# Start of Source material

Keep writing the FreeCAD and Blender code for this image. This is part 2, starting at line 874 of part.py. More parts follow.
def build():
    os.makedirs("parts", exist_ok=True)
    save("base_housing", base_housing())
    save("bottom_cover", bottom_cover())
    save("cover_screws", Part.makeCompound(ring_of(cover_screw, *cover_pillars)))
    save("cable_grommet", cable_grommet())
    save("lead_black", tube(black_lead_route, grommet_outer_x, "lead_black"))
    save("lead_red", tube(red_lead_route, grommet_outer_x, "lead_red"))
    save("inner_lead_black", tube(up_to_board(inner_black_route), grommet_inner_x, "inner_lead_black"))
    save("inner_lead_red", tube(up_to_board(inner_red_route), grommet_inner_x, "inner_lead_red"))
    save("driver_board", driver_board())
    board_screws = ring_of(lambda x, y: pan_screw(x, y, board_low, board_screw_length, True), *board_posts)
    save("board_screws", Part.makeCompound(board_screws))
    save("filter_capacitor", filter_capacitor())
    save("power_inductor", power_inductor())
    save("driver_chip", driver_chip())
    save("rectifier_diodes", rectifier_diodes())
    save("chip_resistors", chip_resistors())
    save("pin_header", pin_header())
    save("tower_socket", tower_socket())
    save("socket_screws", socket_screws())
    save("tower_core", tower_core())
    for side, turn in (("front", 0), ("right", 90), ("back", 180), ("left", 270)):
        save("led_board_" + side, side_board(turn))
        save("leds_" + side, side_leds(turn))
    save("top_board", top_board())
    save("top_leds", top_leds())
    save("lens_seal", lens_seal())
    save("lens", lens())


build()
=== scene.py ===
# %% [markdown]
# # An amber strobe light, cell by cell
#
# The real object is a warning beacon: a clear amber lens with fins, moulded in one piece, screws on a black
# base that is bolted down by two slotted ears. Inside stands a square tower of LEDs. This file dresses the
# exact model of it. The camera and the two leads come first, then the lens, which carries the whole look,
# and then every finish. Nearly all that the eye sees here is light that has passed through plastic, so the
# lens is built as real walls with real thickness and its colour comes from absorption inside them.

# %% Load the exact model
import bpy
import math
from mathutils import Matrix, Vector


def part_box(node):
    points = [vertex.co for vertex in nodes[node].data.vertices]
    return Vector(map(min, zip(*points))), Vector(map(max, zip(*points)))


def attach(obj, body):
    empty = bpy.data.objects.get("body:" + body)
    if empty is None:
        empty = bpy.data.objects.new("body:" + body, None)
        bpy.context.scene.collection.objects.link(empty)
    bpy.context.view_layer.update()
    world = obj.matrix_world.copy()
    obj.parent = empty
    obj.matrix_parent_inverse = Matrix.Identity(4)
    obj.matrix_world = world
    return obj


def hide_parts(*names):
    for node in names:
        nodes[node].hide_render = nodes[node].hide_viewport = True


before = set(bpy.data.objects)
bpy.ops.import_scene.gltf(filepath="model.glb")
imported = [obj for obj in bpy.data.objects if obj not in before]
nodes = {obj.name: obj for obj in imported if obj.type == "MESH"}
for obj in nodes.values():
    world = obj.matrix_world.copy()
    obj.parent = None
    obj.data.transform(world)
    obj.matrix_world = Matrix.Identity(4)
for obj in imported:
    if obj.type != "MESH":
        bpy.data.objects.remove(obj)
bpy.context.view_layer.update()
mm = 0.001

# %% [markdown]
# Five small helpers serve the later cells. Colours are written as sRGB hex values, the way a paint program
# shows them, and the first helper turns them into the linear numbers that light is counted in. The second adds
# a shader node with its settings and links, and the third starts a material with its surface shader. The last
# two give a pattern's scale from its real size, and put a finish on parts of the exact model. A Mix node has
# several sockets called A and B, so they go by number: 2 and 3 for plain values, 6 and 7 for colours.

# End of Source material
# Start of Source material

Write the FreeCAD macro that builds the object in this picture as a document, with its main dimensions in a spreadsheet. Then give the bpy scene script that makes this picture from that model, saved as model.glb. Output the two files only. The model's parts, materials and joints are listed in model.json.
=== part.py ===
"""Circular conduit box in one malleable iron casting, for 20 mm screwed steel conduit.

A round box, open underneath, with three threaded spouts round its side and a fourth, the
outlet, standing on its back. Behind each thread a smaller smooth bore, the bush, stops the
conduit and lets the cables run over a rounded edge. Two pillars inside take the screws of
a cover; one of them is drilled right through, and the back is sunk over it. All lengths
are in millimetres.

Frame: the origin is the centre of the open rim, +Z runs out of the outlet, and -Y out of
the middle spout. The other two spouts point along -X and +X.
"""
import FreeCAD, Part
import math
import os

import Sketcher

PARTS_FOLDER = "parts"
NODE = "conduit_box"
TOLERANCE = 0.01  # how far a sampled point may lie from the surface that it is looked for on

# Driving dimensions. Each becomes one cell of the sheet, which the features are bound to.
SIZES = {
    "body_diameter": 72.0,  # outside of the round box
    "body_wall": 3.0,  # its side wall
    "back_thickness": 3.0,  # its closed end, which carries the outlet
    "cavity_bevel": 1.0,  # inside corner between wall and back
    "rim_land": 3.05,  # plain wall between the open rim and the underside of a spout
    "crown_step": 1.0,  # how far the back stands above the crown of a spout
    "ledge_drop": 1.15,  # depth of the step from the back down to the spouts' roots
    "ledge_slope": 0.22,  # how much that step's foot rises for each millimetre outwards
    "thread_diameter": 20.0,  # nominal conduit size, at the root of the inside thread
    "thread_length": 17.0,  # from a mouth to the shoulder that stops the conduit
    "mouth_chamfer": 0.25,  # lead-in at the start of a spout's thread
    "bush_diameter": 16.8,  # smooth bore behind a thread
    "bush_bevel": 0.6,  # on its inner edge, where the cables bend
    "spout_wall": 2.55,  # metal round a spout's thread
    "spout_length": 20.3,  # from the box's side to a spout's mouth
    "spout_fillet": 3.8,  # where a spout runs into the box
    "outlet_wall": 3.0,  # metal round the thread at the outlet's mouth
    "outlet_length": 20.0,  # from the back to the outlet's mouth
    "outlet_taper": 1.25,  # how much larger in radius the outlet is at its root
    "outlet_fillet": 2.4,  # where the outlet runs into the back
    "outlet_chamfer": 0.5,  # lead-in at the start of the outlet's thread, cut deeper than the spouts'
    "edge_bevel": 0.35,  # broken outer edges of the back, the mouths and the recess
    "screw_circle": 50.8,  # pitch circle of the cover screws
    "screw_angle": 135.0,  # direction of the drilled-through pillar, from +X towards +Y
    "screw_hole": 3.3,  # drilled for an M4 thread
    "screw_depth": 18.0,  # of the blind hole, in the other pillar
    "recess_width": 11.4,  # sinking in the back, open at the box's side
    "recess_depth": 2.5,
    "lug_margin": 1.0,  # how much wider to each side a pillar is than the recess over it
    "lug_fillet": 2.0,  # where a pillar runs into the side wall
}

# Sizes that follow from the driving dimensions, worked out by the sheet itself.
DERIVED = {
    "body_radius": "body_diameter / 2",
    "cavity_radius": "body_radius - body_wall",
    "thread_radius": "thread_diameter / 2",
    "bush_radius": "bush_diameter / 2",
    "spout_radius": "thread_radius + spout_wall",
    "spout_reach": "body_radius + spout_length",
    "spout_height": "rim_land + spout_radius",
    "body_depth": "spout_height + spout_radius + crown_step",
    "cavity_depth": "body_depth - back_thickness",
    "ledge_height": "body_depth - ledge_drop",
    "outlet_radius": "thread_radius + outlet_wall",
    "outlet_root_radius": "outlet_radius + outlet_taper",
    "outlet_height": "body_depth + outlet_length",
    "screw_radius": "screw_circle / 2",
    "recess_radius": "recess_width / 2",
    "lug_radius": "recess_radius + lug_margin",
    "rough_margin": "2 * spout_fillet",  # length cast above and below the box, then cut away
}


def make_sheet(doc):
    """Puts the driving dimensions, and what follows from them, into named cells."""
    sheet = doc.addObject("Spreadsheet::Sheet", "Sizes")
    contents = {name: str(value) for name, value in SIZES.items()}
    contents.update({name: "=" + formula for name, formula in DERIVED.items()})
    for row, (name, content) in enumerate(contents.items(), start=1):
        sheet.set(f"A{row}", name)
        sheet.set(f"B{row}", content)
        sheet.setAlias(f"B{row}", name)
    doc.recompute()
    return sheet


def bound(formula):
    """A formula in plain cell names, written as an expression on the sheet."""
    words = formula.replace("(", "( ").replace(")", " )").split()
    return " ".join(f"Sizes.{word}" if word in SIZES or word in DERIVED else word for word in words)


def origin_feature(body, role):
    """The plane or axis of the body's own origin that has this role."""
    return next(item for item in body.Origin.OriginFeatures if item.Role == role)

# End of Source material

Give again only the lines from the one bearing "obj.matrix_parent_inverse = Matrix.Identity(4)" through the one bearing "# several sockets", exactly as they stand.

    obj.matrix_parent_inverse = Matrix.Identity(4)
    obj.matrix_world = world
    return obj


def hide_parts(*names):
    for node in names:
        nodes[node].hide_render = nodes[node].hide_viewport = True


before = set(bpy.data.objects)
bpy.ops.import_scene.gltf(filepath="model.glb")
imported = [obj for obj in bpy.data.objects if obj not in before]
nodes = {obj.name: obj for obj in imported if obj.type == "MESH"}
for obj in nodes.values():
    world = obj.matrix_world.copy()
    obj.parent = None
    obj.data.transform(world)
    obj.matrix_world = Matrix.Identity(4)
for obj in imported:
    if obj.type != "MESH":
        bpy.data.objects.remove(obj)
bpy.context.view_layer.update()
mm = 0.001

# %% [markdown]
# Five small helpers serve the later cells. Colours are written as sRGB hex values, the way a paint program
# shows them, and the first helper turns them into the linear numbers that light is counted in. The second adds
# a shader node with its settings and links, and the third starts a material with its surface shader. The last
# two give a pattern's scale from its real size, and put a finish on parts of the exact model. A Mix node has
# several sockets called A and B, so they go by number: 2 and 3 for plain values, 6 and 7 for colours.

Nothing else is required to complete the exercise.